Honest take: Automation is great, but only after you’ve done it by hand a few times and know what can go wrong.
What to Ignore (Or At Least Not Overthink)
- Exotic file formats: Stick to CSV, Excel, or straight database pulls. Anything else is more trouble than it’s worth unless you have a really good reason.
- Overly fancy cleaning steps: Most data just needs duplicates removed, types fixed, and formats standardized.
- Trying to make it perfect: Don’t waste hours on edge cases no one cares about. Get it “clean enough,” then move on.
A Few Pro Tips
- If you run into encoding errors (weird characters, question marks), try saving your source file as UTF-8 before importing.

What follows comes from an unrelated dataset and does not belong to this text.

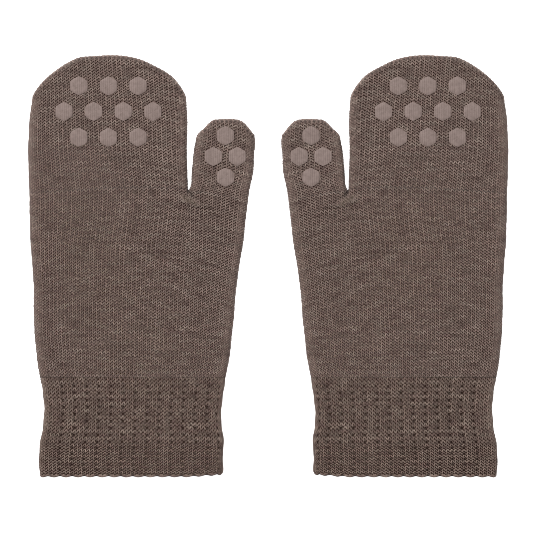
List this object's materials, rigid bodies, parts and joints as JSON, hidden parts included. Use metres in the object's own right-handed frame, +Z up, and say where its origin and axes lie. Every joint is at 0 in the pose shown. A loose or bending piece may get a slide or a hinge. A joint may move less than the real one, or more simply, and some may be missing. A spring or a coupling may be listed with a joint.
{
  "type": "pair of baby mittens",
  "caption": "Pair of baby mittens in fine knit with ribbed cuffs, a separate thumb and small grip pads on the palm side, lying flat side by side.",
  "frame": {"origin": "on the surface that the mittens lie on, under the middle of the pair's bounding box", "axes": "+X across the pair, from the right hand's mitten to the left hand's; +Y from the hems to the fingertips; +Z up, out of the palm side"},
  "size_m": [0.1846, 0.1624, 0.0048],
  "materials": {
    "hand_knit": "fine plain knit in brown and grey melange yarn, matt",
    "cuff_knit": "elastic ribbed knit in the same melange yarn, matt",
    "grip": "thin printed silicone, satin"
  },
  "bodies": {
    "root": {"right_hand_cuff": "cuff_knit", "right_hand_palm": "hand_knit", "right_hand_fingers": "hand_knit", "right_hand_thumb": "hand_knit", "right_hand_finger_grip_1_1": "grip", "right_hand_finger_grip_1_2": "grip", "right_hand_finger_grip_1_3": "grip", "right_hand_finger_grip_2_1": "grip", "right_hand_finger_grip_2_2": "grip", "right_hand_finger_grip_2_3": "grip", "right_hand_finger_grip_2_4": "grip", "right_hand_finger_grip_3_1": "grip", "right_hand_finger_grip_3_2": "grip", "right_hand_finger_grip_3_3": "grip", "right_hand_thumb_grip_1_1": "grip", "right_hand_thumb_grip_2_1": "grip", "right_hand_thumb_grip_2_2": "grip", "right_hand_thumb_grip_3_1": "grip", "left_hand_cuff": "cuff_knit", "left_hand_palm": "hand_knit", "left_hand_fingers": "hand_knit", "left_hand_thumb": "hand_knit", "left_hand_finger_grip_1_1": "grip", "left_hand_finger_grip_1_2": "grip", "left_hand_finger_grip_1_3": "grip", "left_hand_finger_grip_2_1": "grip", "left_hand_finger_grip_2_2": "grip", "left_hand_finger_grip_2_3": "grip", "left_hand_finger_grip_2_4": "grip", "left_hand_finger_grip_3_1": "grip", "left_hand_finger_grip_3_2": "grip", "left_hand_finger_grip_3_3": "grip", "left_hand_thumb_grip_1_1": "grip", "left_hand_thumb_grip_2_1": "grip", "left_hand_thumb_grip_2_2": "grip", "left_hand_thumb_grip_3_1": "grip"}
  },
  "joints": []
}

- For giant files, split them up and import in chunks. HoneyPipe can handle big data, but your network connection or browser might not.
- Keep a copy of your original data somewhere safe. If you mess up, you’ll want it.
Keep it simple: The less you mess with your data before you know what you need, the better. Import, do the obvious cleaning, then iterate as you actually use the data. HoneyPipe is powerful, but it’s not magic—so start small, keep notes, and trust your own eyes more than any tool.